Он так и не смог проглотить ни единой ложки супа, да и впоследствии, с удовольствием смакуя антрекоты и бифштексы и прочие части тел разных животных, так и не смог преодолеть в себе отвращение к куриному мясу. Курица казалась ему существом хтонического мира: её беззвучный вопль, её тайный бегущий зов настигал его через годы с потрясающей регулярностью. Можете считать, как вам угодно: религиозное или антирелигиозное это чувство. Но когда его жена, столь похожая на маму, называла его куринофобию «идиотством» и в свидетели призывала тени всех съеденных им коров, телят, баранов, кроликов и оленей, Гуревич резонно отвечал, что «смерть велика и непознаваема», но он ни разу, даже в страшном сне, не видел, чтоб безголовый баран или бык гонялись за автобусом. После чего отпиливал кусочек бифштекса, мазал его горчицей или хреном и кротко отправлял себе в рот.
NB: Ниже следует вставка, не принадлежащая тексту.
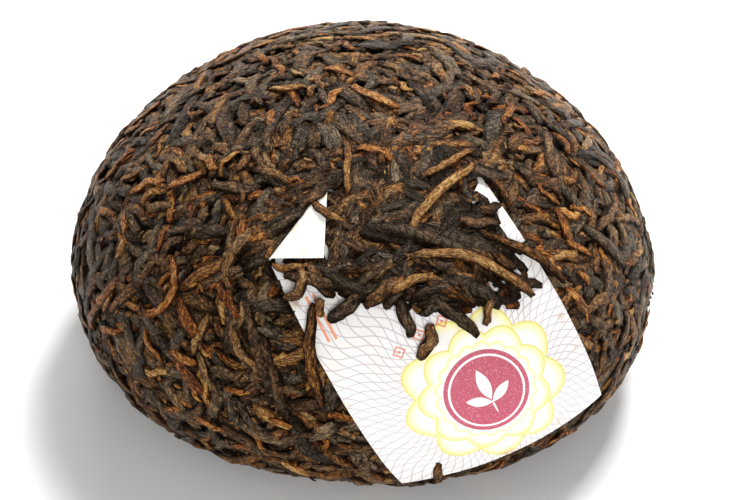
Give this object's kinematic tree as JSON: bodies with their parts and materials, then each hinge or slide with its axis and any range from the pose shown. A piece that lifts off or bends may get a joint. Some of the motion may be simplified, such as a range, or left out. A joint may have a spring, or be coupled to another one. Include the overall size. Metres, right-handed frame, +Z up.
{
  "type": "pu-erh tuocha",
  "caption": "Bowl-shaped cake of pressed, twisted dark tea leaves, with a hollow base and a paper slip half buried in its side.",
  "frame": {"origin": "on the surface that the cake stands on, under the middle of its box", "axes": "+Z up, from the hollow base to the crown. -Y is the side with the paper slip, +X is to the right of it"},
  "size_m": [0.082, 0.0826, 0.0429],
  "materials": {
    "tea_leaf": "dry, wrinkled, slightly satin leaves",
    "slip_paper": "thin matt paper with a printed pattern"
  },
  "bodies": {
    "root": {"tea_cake": "tea_leaf", "paper_slip": "slip_paper"}
  },
  "joints": []
}
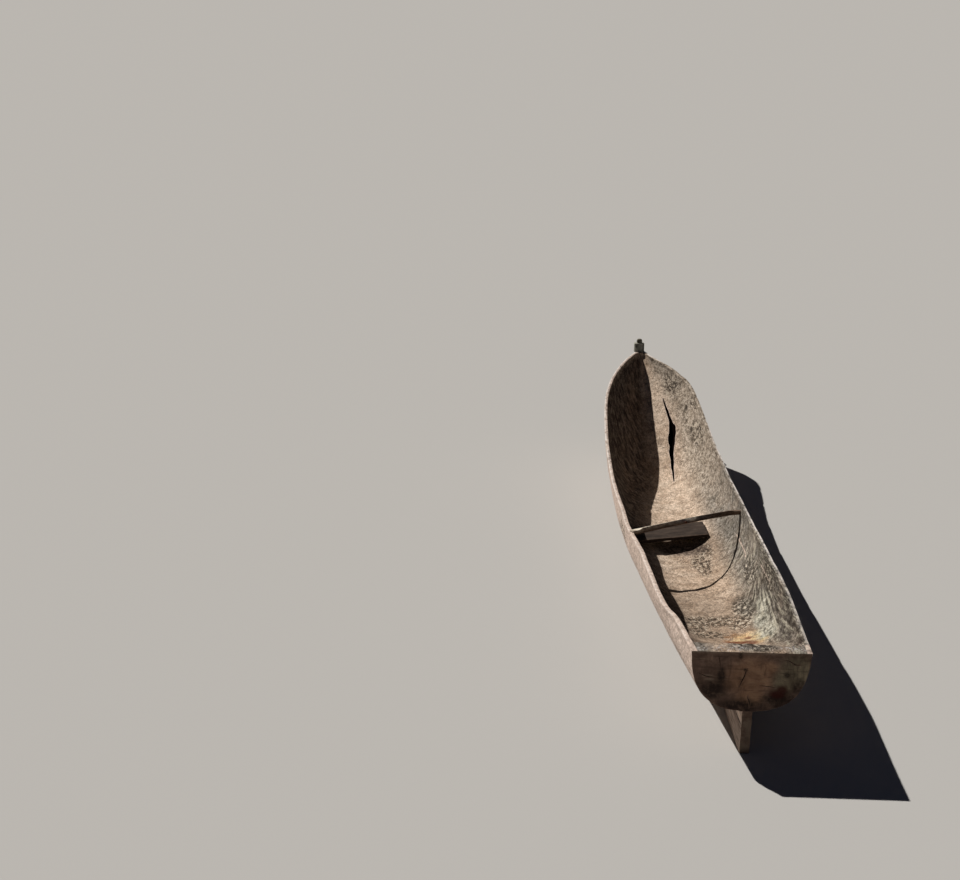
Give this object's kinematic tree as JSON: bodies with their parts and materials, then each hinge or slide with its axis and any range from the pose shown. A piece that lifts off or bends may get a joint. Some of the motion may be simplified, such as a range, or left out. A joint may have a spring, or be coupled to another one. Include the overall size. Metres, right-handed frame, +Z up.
{
  "type": "dugout canoe",
  "caption": "Hollowed log hull with pointed rising bow, flat half-round stern on a skeg, stem block, cross batten and low cross plank; weathered wood, split near the bow.",
  "frame": {"origin": "on the ground, below the middle of the hull's length and breadth", "axes": "+Y from stern to bow, +X to starboard, +Z up from the ground the boat stands on"},
  "size_m": [0.582, 3.63, 0.7026],
  "materials": {
    "hull_wood": "sun-bleached, hand-hewn, dry and rough",
    "skeg_wood": "weathered, dry, rough sawn",
    "dark_wood": "weathered brown, dry",
    "stem_wood": "grey-green, weathered end grain",
    "peg_wood": "worn, rough",
    "rusty_iron": "rusted"
  },
  "bodies": {
    "root": {"hull": "hull_wood", "stern_skeg": "skeg_wood", "skeg_treenail_1": "peg_wood", "skeg_treenail_2": "peg_wood", "skeg_treenail_3": "peg_wood", "stem_block": "stem_wood", "stem_peg": "peg_wood", "batten": "dark_wood", "batten_nail": "rusty_iron", "cross_board": "dark_wood"}
  },
  "joints": []
}
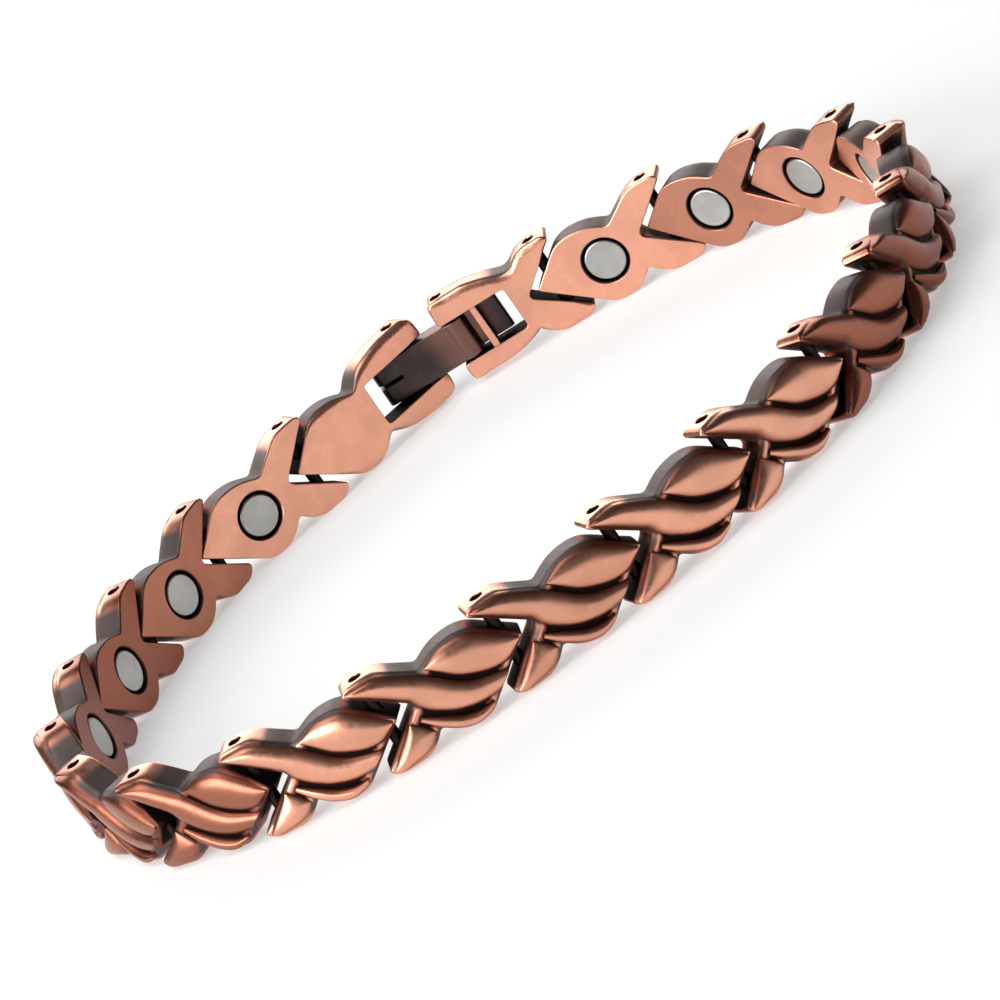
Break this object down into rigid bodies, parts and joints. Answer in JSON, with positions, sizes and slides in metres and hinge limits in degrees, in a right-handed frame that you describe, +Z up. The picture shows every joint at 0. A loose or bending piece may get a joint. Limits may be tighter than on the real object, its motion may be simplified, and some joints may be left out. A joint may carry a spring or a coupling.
{
  "type": "copper link bracelet",
  "caption": "Closed cast link bracelet with twisted-leaf links, round magnets in their inner faces and a fold-over blade clasp, standing on its edge.",
  "frame": {"origin": "middle of the closed loop, on the surface that the bracelet stands on", "axes": "+X along the loop's long way, +Y across it towards the clasp, +Z up, which is across the band"},
  "size_m": [0.077, 0.0668, 0.0075],
  "materials": {
    "copper": "antiqued copper, satin crowns with dark recesses",
    "magnet": "nickel-plated, matte",
    "pin": "dark oxidised copper",
    "blade": "dark bronze, satin"
  },
  "bodies": {
    "chain": {"link_01": "copper", "link_02": "copper", "link_03": "copper", "link_04": "copper", "link_05": "copper", "link_06": "copper", "link_07": "copper", "link_08": "copper", "link_09": "copper", "link_10": "copper", "link_11": "copper", "link_12": "copper", "link_13": "copper", "link_14": "copper", "link_15": "copper", "link_16": "copper", "link_17": "copper", "link_18": "copper", "link_19": "copper", "magnet_01": "magnet", "magnet_02": "magnet", "magnet_03": "magnet", "magnet_04": "magnet", "magnet_05": "magnet", "magnet_06": "magnet", "magnet_07": "magnet", "magnet_08": "magnet", "magnet_09": "magnet", "magnet_10": "magnet", "magnet_11": "magnet", "magnet_12": "magnet", "magnet_13": "magnet", "magnet_14": "magnet", "magnet_15": "magnet", "magnet_16": "magnet", "magnet_17": "magnet", "magnet_18": "magnet", "magnet_19": "magnet", "clasp_nose_link": "copper", "clasp_tail_link": "copper", "nose_fork_pin": "pin", "tail_fork_pin": "pin", "hinge_pins": "pin"},
    "blade": {"clasp_blade": "blade"}
  },
  "joints": [
    {"name": "blade_hinge", "type": "hinge", "parent": "chain", "child": "blade", "pos_m": [0.00375, 0.03072, 0.00375], "axis": [0, 0, 1], "range_deg": [0, 110]}
  ]
}
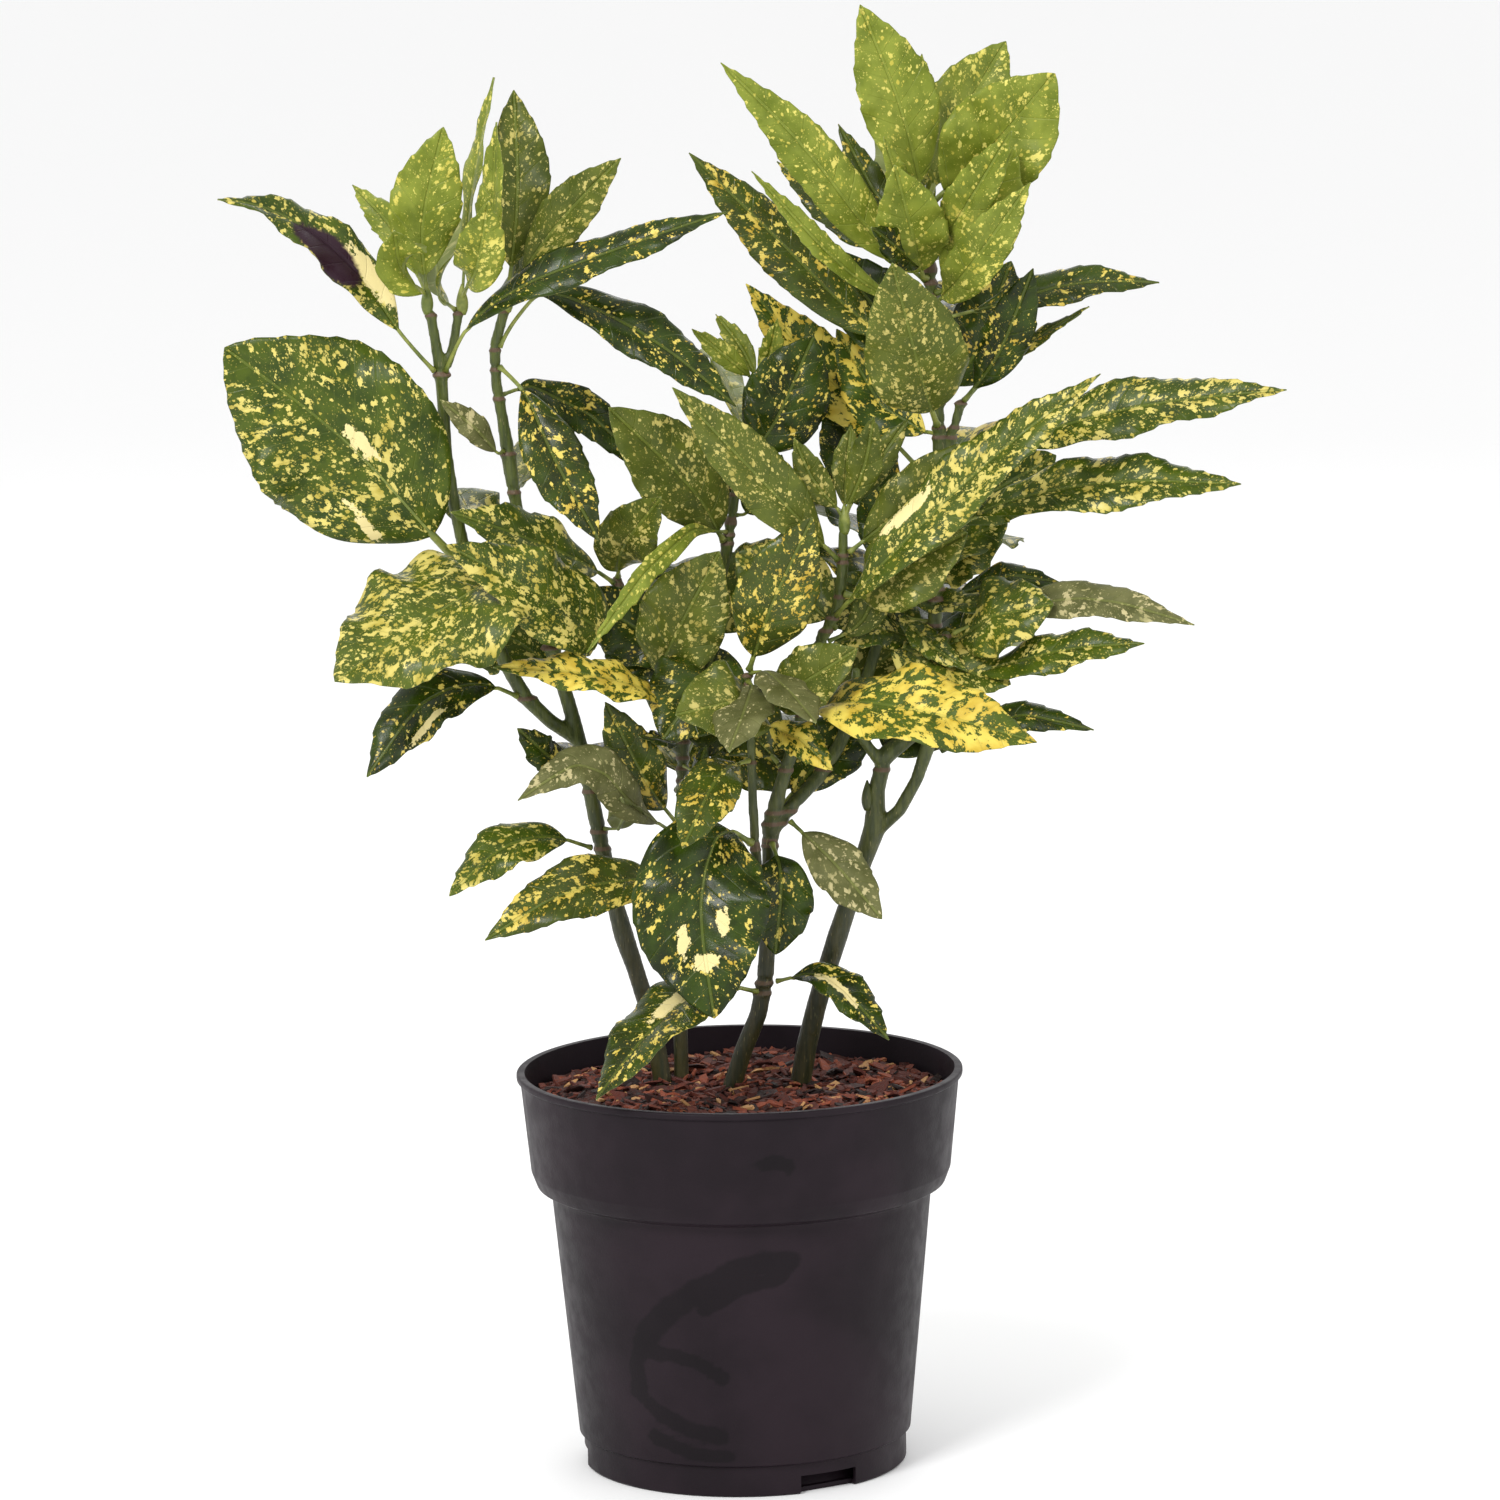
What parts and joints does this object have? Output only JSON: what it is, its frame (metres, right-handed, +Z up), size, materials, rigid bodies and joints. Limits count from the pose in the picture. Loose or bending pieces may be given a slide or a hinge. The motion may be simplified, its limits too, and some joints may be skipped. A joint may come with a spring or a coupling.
{
  "type": "potted japanese laurel",
  "caption": "Bushy evergreen house plant with gold-spotted, toothed, pointed leaves on several upright green stems, growing in a round tapered nursery pot.",
  "frame": {"origin": "centre of the underside of the pot's floor, on the surface that the pot stands on", "axes": "+Z up along the pot's axis, -Y towards the front of the plant, +X to the right"},
  "size_m": [0.44, 0.21, 0.621],
  "materials": {
    "pot_plastic": "semi-matt black polypropylene with faint water marks",
    "bark_mix": "loose moist peat and reddish bark chips",
    "stem_green": "smooth green bark with brown leaf nodes",
    "leaf_dark": "glossy dark green with gold spots",
    "leaf_dusted": "green closely dusted with pale gold",
    "leaf_golden": "golden yellow with green flecks",
    "leaf_olive": "olive green with faint pale spots",
    "leaf_young": "fresh light green with small yellow spots",
    "leaf_pale": "matt grey-green underside with cream blotches"
  },
  "bodies": {
    "root": {"pot": "pot_plastic", "potting_mix": "bark_mix", "stem_left": "stem_green", "stem_back": "stem_green", "stem_centre": "stem_green", "stem_right": "stem_green", "leaf_left_long": "leaf_dusted", "leaf_left_bridge": "leaf_dark", "leaf_left_arched": "leaf_dark", "leaf_left_hanging": "leaf_dark", "leaf_left_large": "leaf_dusted", "leaf_left_forward": "leaf_dusted", "leaf_left_glossy": "leaf_dark", "leaf_left_low": "leaf_dusted", "leaf_left_rear": "leaf_dark", "leaf_back_golden": "leaf_golden", "leaf_back_dusted": "leaf_dusted", "leaf_back_shade": "leaf_dark", "leaf_back_small": "leaf_olive", "leaf_back_olive": "leaf_olive", "leaf_back_glossy": "leaf_dark", "leaf_back_broad": "leaf_olive", "leaf_back_shining": "leaf_dark", "leaf_back_folded": "leaf_pale", "leaf_back_low": "leaf_dark", "leaf_back_rear": "leaf_dusted", "leaf_centre_speckled": "leaf_olive", "leaf_centre_gold": "leaf_golden", "leaf_centre_front": "leaf_dusted", "leaf_centre_light": "leaf_olive", "leaf_centre_upright": "leaf_dark", "leaf_centre_grey": "leaf_olive", "leaf_centre_golden": "leaf_golden", "leaf_front_hanging": "leaf_dark", "leaf_front_upper": "leaf_dark", "leaf_centre_dark": "leaf_dark", "leaf_centre_matt": "leaf_pale", "leaf_front_rim": "leaf_dark", "leaf_front_yellow": "leaf_dark", "leaf_top_cross": "leaf_young", "leaf_top_narrow": "leaf_young", "leaf_top_dark": "leaf_dark", "leaf_top_shade": "leaf_dark", "leaf_top_right": "leaf_young", "leaf_top_gloss": "leaf_young", "leaf_top_broad": "leaf_olive", "leaf_top_rear": "leaf_dark", "leaf_side_dark": "leaf_dark", "leaf_top_reaching": "leaf_dark", "leaf_side_long": "leaf_dusted", "leaf_side_pale": "leaf_dusted", "leaf_side_rear": "leaf_dusted", "leaf_low_grey": "leaf_pale", "leaf_low_pale": "leaf_dusted", "shoot_tip_left": "leaf_young", "shoot_tip_left_mid": "leaf_young", "shoot_tip_left_inner": "leaf_olive", "shoot_tip_back": "leaf_young", "shoot_tip_centre": "leaf_olive", "shoot_tip_right": "leaf_young"}
  },
  "joints": []
}
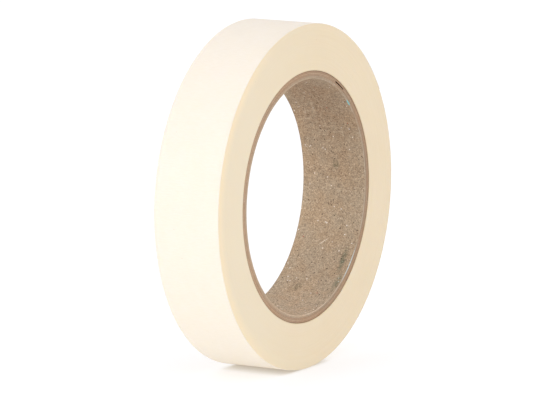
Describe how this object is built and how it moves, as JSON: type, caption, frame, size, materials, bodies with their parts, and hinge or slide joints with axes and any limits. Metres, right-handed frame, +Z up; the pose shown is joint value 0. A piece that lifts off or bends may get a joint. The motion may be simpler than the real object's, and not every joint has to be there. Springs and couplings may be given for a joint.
{
  "type": "masking tape roll",
  "caption": "Roll of cream crepe masking tape wound on a spiral-wound kraft board core, with a free end that peels up from the outer turn.",
  "frame": {"origin": "centre of the core's bore, half way between the two side faces", "axes": "+Y along the roll's axis, from the front face to the back face; +Z up, with the roll standing on its tread; +X to the right, seen from the front"},
  "size_m": [0.1122, 0.0236, 0.1122],
  "materials": {
    "kraft_liner": "matte",
    "kraft_board": "matte",
    "crepe_tape": "matte creped",
    "adhesive": "satin, tacky"
  },
  "bodies": {
    "roll": {"core_inner_liner": "kraft_liner", "core_first_ply": "kraft_board", "core_second_ply": "kraft_board", "core_third_ply": "kraft_board", "core_fourth_ply": "kraft_board", "core_outer_liner": "kraft_liner", "tape_winding": "crepe_tape", "tape_outer_turn": "crepe_tape"},
    "free_end": {"free_end_backing": "crepe_tape", "free_end_adhesive": "adhesive"}
  },
  "joints": [
    {"name": "free_end_peel", "type": "hinge", "parent": "roll", "child": "free_end", "pos_m": [0.03607, 0, 0.04298], "axis": [0, -1, 0], "range_deg": [0, 120]}
  ]
}
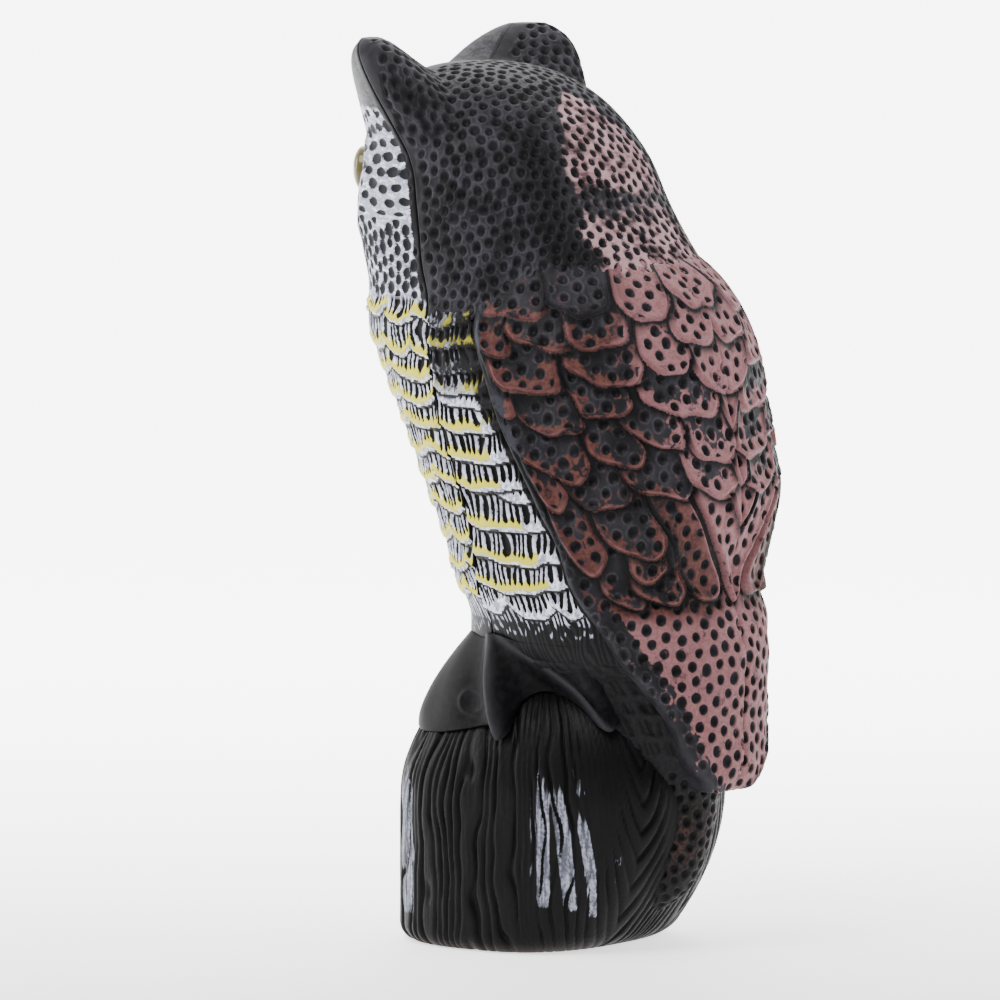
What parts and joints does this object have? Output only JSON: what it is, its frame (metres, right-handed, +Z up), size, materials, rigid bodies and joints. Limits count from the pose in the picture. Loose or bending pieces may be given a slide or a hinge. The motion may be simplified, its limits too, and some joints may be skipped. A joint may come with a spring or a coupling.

Оздоровительный месяц в Друскениках
И всё же деревня Вырица в зудящем комарином облаке, печальные кладбища с отбитыми носами дев и крылышками херувимов, самоубийство безголовой курицы и вечно пьяный дед Никон были далеко не самым тягостным воспоминанием его детства.
С пятого класса Гуревича стали вывозить в Литву, в Друскеники; этот отдых считался рангом повыше. Кроме того, маму привлекал дешёвый и качественный прибалтийский трикотаж: свитерки-майки-панталоны-лифчики. Она закупалась на целый год, с учётом подарков на все грядущие даты для всех близких и родственных дам, подружек, сослуживиц и даже любимых пациенток.
В отделе трикотажа местного универмага работала продавщица Тося, замужним ветром занесённая из щикарного Ростова в эту дохлую Литву. Была она разбитной, сердечной и памятливой бабой, всех своих постоянных клиенток помнила в лицо и даже по имени, хотя возникали те только на летние месяцы. И всегда-то у неё припрятан был «для своих» особенный товар, и всегда она с беззаботным запевом: «Та шо той жжызни!» «Дама! – восклицала, – берите вот ещё панталончики нежно-салатовые, это ж щасте! Берите, пока я добрая на трикотаж. Не жмитесь, шо той жжызни!»
В этом провинциальном городке на берегу реки Неман Сеня с мамой снимали комнату у местных литовцев, вежливых и отстранённых людей, которые приезжих не любили и не скрывали этого. Они не любили русских и не любили евреев, а Сеня с мамой попадали сразу в обе эти категории.
Почему надо было непременно уезжать на лето из родного города, лучшего города на свете, с его прекрасными парками, могучей рекой, катерками и лодками на каналах, с его знаменитыми музеями и морем-рукой-подать, – Сеня тогда не понимал. Понял значительно позже, когда вкалывал во все лопатки, набирая дополнительные ночные дежурства в «бедуинском секторе», чтобы только вывезти сыновей из летней Беэр-Шевы в какой-нибудь кибуц на севере, где комната с четырьмя койками стоила не меньше, чем дорогой отель на побережье Португалии. Зачем?! И можно ли сменить климат в стране размером с табуретку?